Additionally, ThreatNG cooperates with Security Orchestration, Automation, and Response (SOAR) complementary solutions. If ThreatNG detects leaked customer credentials on the dark web, it sends a zero-latency signal to the SOAR platform. The SOAR complementary solutions automatically execute a playbook to force password resets for affected users within the Identity and Access Management (IAM) system, protecting customers and the brand simultaneously without requiring manual intervention.

Frequently Asked Questions (FAQs)

What is the difference between brand protection and reputational risk monitoring?

Brand protection is a subset of reputational risk monitoring. Brand protection typically focuses on preventing trademark infringement, counterfeit goods, and domain typosquatting. Reputational risk monitoring encompasses all of that, plus the cybersecurity aspects that damage a brand's image, such as exposed executive credentials, sensitive data leaks on the dark web, and unsecured corporate infrastructure.

How does typosquatting damage an organization's reputation?

Typosquatting damages a reputation by tricking an organization's customers or employees into believing they are interacting with the legitimate company. When users visit a typosquatted site, they often surrender their passwords or credit card information. Even though the company was not directly breached, the customers will blame the brand for the resulting fraud, leading to a massive loss of trust and negative public sentiment.

Can external attack surface management prevent data leaks?

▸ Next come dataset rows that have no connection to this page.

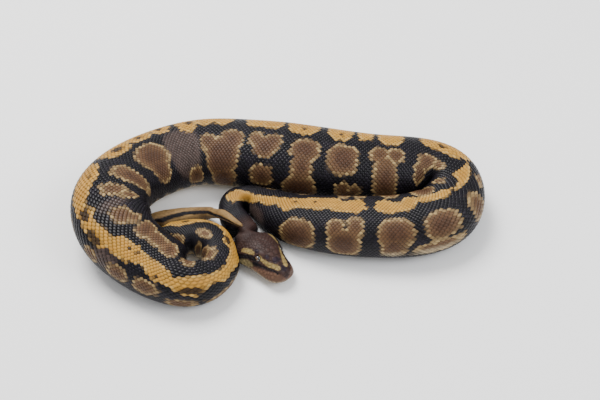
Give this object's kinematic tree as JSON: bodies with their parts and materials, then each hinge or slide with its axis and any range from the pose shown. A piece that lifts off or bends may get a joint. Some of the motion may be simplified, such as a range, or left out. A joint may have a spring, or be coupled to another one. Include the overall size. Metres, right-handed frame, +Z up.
{
  "type": "coiled ball python",
  "caption": "Coiled ball python as a still, life-size model: a thick loop resting flat on the floor, with the head laid in front of the coil.",
  "frame": {"origin": "middle of the coil's box, on the floor it rests on", "axes": "+X along the longest side of the coil, +Y away from the head, +Z up from the floor"},
  "size_m": [0.2242, 0.1248, 0.0361],
  "materials": {
    "skin": "dry smooth snake scales: blue-black ground, tan-brown blotches with pale beaded edges and a broken gold stripe along the back",
    "eye": "clear polished eye cap over a very dark brown iris with an upright slit pupil"
  },
  "bodies": {
    "root": {"head": "skin", "neck": "skin", "trunk_01": "skin", "trunk_02": "skin", "trunk_03": "skin", "trunk_04": "skin", "trunk_05": "skin", "trunk_06": "skin", "trunk_07": "skin", "trunk_08": "skin", "trunk_09": "skin", "trunk_10": "skin", "trunk_11": "skin", "trunk_12": "skin", "trunk_13": "skin", "trunk_14": "skin", "trunk_15": "skin", "tail_1": "skin", "tail_2": "skin", "eye_left": "eye", "eye_right": "eye"}
  },
  "joints": []
}
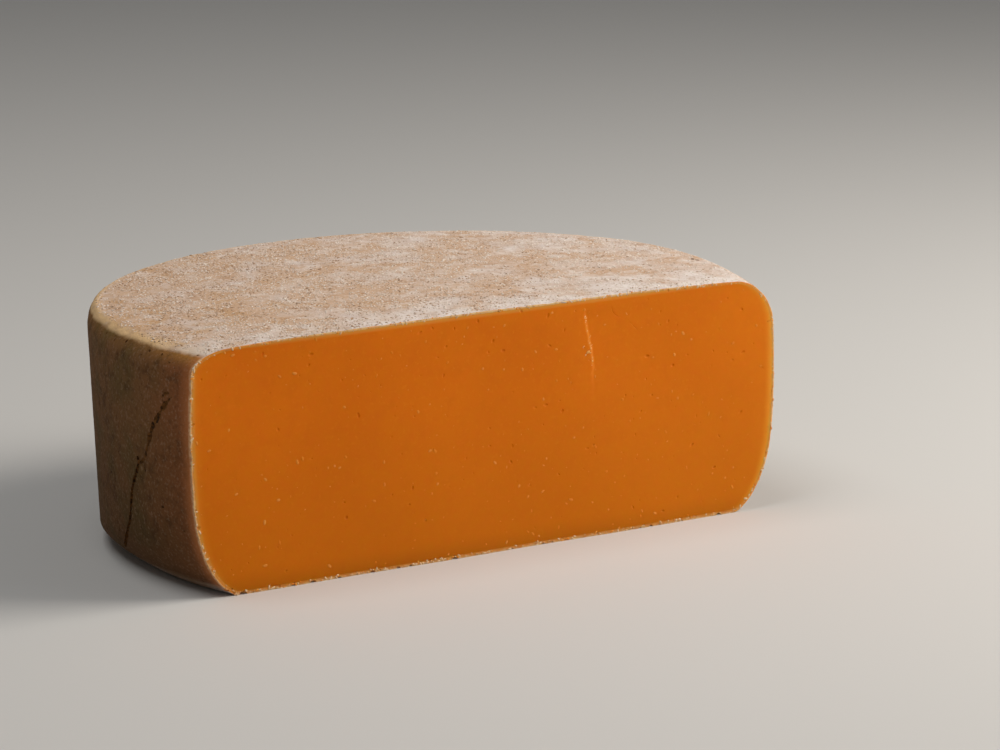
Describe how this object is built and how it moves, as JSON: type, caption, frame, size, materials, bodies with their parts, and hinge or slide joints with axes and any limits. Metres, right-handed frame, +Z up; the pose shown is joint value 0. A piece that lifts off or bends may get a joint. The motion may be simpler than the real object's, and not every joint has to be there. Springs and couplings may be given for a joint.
{
  "type": "cut wheel of double gloucester cheese",
  "caption": "Pressed hard cheese wheel with its front cut away along one straight upright cut, resting flat, with soft rims, a natural rind and a cracked side.",
  "frame": {"origin": "middle of the bottom of the cheese's box, on the surface it rests on", "axes": "+X along the cut, its longest side; +Z up, its shortest; the cut face looks along -Y"},
  "size_m": [0.3204, 0.209, 0.1129],
  "materials": {
    "cheese": "waxy smooth orange paste at the cut, dry mottled tan and brown natural rind elsewhere"
  },
  "bodies": {
    "root": {"cut_cheese_wheel": "cheese"}
  },
  "joints": []
}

While EASM cannot prevent an employee from accidentally uploading a sensitive file, it is highly effective at detecting the leak immediately after it occurs. By continuously monitoring public code repositories, exposed cloud storage buckets, and open directories, EASM platforms ensure that accidentally exposed data is found and secured by the company before cybercriminals can harvest it and publish it on the dark web.